(Object data in JSON)
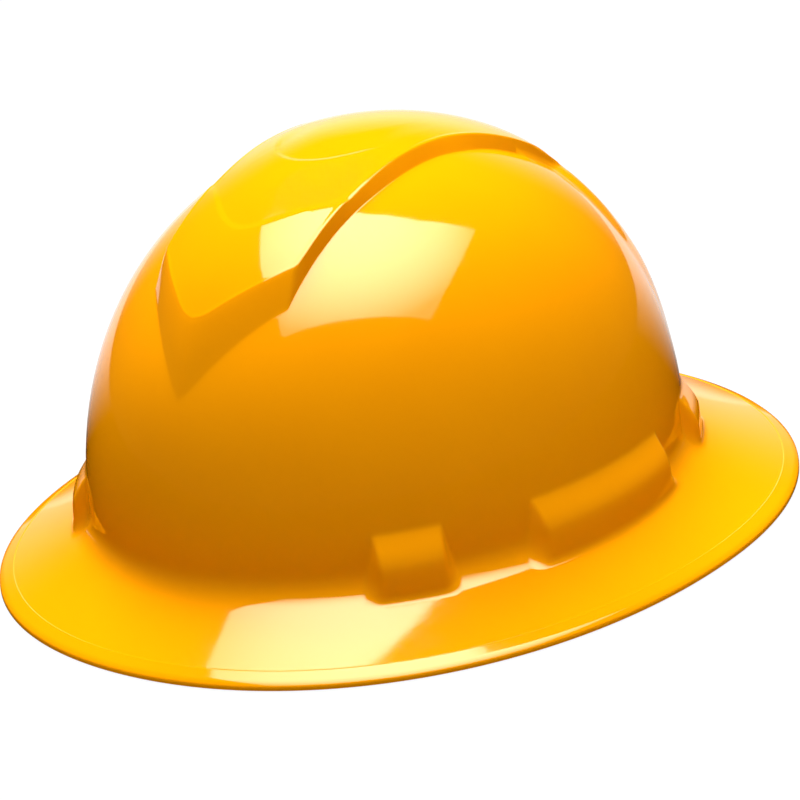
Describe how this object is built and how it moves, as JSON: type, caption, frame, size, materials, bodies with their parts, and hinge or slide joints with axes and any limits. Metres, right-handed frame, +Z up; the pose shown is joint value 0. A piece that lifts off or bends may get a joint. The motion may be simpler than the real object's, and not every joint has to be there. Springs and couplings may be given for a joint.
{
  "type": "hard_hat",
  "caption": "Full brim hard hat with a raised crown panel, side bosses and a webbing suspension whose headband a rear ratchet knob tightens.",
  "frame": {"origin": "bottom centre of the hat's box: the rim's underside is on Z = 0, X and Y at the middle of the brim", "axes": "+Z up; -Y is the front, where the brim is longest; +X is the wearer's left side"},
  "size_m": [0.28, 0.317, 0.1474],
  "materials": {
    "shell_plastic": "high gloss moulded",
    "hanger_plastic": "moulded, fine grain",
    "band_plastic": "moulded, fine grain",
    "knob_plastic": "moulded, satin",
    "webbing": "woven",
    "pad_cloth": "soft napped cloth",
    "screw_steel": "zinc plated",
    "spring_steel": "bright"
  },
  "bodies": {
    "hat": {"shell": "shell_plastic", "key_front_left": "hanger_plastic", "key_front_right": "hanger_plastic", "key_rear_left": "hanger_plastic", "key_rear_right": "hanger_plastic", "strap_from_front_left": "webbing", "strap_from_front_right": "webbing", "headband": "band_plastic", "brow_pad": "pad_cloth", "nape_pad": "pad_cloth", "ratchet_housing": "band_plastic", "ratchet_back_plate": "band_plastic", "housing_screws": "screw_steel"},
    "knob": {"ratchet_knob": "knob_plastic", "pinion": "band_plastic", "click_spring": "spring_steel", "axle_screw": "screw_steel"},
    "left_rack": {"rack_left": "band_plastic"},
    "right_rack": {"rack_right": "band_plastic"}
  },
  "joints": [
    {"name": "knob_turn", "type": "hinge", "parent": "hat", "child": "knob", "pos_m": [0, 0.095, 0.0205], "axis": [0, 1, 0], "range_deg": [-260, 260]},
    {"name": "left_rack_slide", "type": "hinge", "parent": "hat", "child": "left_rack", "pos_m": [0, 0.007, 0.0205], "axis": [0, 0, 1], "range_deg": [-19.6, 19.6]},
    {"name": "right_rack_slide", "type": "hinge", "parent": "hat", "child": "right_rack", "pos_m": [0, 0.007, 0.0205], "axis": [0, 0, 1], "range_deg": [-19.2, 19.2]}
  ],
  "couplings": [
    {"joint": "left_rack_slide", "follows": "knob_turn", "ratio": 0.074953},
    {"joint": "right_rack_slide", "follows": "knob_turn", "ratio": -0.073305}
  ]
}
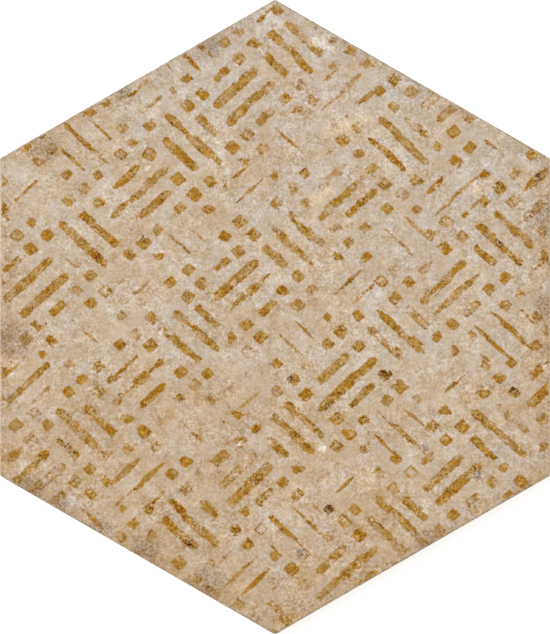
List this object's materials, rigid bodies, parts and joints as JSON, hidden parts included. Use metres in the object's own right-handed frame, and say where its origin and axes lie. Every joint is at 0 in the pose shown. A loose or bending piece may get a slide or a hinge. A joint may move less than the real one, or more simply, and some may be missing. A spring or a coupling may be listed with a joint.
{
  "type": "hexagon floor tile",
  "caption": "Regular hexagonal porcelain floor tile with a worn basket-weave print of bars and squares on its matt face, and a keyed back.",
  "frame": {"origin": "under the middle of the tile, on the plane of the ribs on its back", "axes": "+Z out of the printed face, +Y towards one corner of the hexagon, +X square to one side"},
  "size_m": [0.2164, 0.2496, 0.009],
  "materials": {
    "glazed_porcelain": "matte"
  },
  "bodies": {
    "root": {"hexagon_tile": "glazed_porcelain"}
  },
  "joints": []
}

Work to do
Count the lines of the material that include the word "bodies", then state only the total.

Answer for this exercise
4